It can be tempting to consider using high speed but volatile storage for the dhcpd leases files in an attempt to improve performance where there are i/o bottlenecks. Often this is accompanied by a plan to routinely copy the lease file to hard disk, for example via crond. The intent is to have a "reasonably up to date database" to recover from. This would be great if it worked that way - but it doesn't.
Both DHCP and the failover protocol operate using the fundamental presumption that lease information has been synched to disk before making replies over the protocol wire. Therefore what is in the leases file is regarded as accurate and representative. So what can go wrong if DHCP is restarted with an innacurate (older) version of the leases file?

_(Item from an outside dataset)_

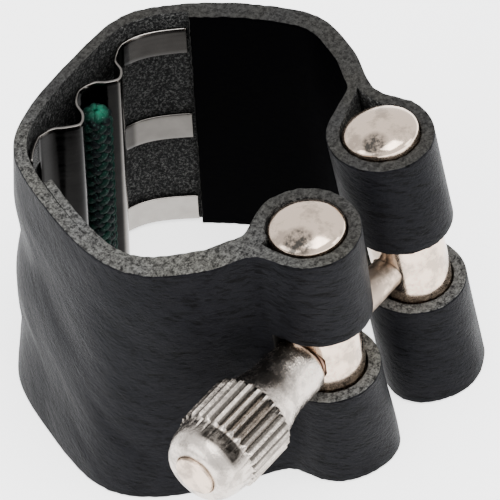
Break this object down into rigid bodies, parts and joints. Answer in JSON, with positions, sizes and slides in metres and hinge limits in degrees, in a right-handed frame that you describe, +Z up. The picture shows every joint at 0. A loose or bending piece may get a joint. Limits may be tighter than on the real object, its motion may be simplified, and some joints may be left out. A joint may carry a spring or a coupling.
{
  "type": "saxophone ligature",
  "caption": "Leather strap ligature that clamps a reed to a saxophone mouthpiece, drawn tight by a knurled thumbscrew between two posts.",
  "frame": {"origin": "centre of the bounding box, at the level of the strap's bottom rim", "axes": "+Z up the mouthpiece towards its tip, +X along the screw away from its knob, +Y from the posts to the reed plate"},
  "size_m": [0.0382, 0.0374, 0.0263],
  "materials": {
    "leather": "black, satin grain outside, brushed suede inside",
    "nickel": "polished nickel plate",
    "steel": "plated steel rod",
    "bronze": "dark bronze",
    "spring_sheet": "bright spring sheet, faint rolling marks",
    "braid": "green and black braid"
  },
  "bodies": {
    "band": {"strap_back": "leather", "reed_plate": "spring_sheet", "reed_cord": "braid"},
    "side_left": {"strap_side_left": "leather", "flap_left": "leather", "loop_upper_left": "leather", "loop_lower_left": "leather"},
    "side_right": {"strap_side_right": "leather", "flap_right": "leather", "loop_upper_right": "leather", "loop_lower_right": "leather"},
    "post_left": {"post_left": "nickel"},
    "post_right": {"post_right": "nickel"},
    "thumbscrew": {"knob": "nickel", "screw_rod": "steel", "washer_inner": "bronze", "washer_outer": "bronze"}
  },
  "joints": [
    {"name": "flex_left", "type": "hinge", "parent": "band", "child": "side_left", "pos_m": [-0.00839, 0.01349, 0.0126], "axis": [0, 0, 1], "range_deg": [-1.4, 1.5]},
    {"name": "flex_right", "type": "hinge", "parent": "band", "child": "side_right", "pos_m": [0.01391, 0.01249, 0.0126], "axis": [0, 0, 1], "range_deg": [-3.4, 3.15]},
    {"name": "swivel_left", "type": "hinge", "parent": "side_left", "child": "post_left", "pos_m": [-0.00119, -0.01191, 0.0125], "axis": [0, 0, 1], "range_deg": [-1.5, 1.4]},
    {"name": "swivel_right", "type": "hinge", "parent": "side_right", "child": "post_right", "pos_m": [0.01081, -0.01191, 0.0125], "axis": [0, 0, 1], "range_deg": [-3.15, 3.4]},
    {"name": "thumbscrew_turn", "type": "hinge", "parent": "post_left", "child": "thumbscrew", "pos_m": [-0.00119, -0.01191, 0.0125], "axis": [1, 0, 0], "range_deg": [-1080, 1170]}
  ],
  "couplings": [
    {"joint": "flex_left", "follows": "thumbscrew_turn", "ratio": 0.0012314},
    {"joint": "flex_right", "follows": "thumbscrew_turn", "ratio": -0.0028601},
    {"joint": "swivel_left", "follows": "thumbscrew_turn", "ratio": -0.0012314},
    {"joint": "swivel_right", "follows": "thumbscrew_turn", "ratio": 0.0028601}
  ]
}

- Using an old lease state structure for an active lease could cause the server to expire it early upon restarting, and subsequently offer it to a different client, causing an IP address conflict and taking both clients off the network.
- In particular with Failover, the protocol channel does not resynch the lease database, it works on the assumption that the peer's recorded lease state hasn't changed unless there is a protocol level message adjusting state, so a "partially recovered" lease database actually creates lease database inconsistency between the peers.
If you are not in a failover situation, then you are at least better off having a partially recovered lease database than by starting with a completely empty database; it reduces the chances of addressing conflicts.
However, if you have a server failure and lose the most recent version of the leases file in a failover situation, then it's actually preferable to "fault" the lease database and rely on the partner to have maintained a complete database. The only downside this has on restart is having to wait through MCLT delays associated with that operation.
In a failover pair, this means restarting one of the pair with the leases file removed so that the restarting partner has to re-synchronise from scratch - this can take some time but it does ensure that there are no inconsistencies.
We would recommend the use of RAMdisk or other non-recoverable media for the lease database as a temporary measure only e.g. for diagnostic purposes only to confirm the source of a performance problem or bottleneck, or for an interim solution while waiting on the installation of battery-backed RAID or other sync-rate performance storage media.
Even then, for an interim solution, it might be preferable instead to raise the lease-time if that is administratively permitted (and won't needlessly starve the lease pools), as this willdirectly lower the load placed on the servers and may bring them below the the storage performance limit.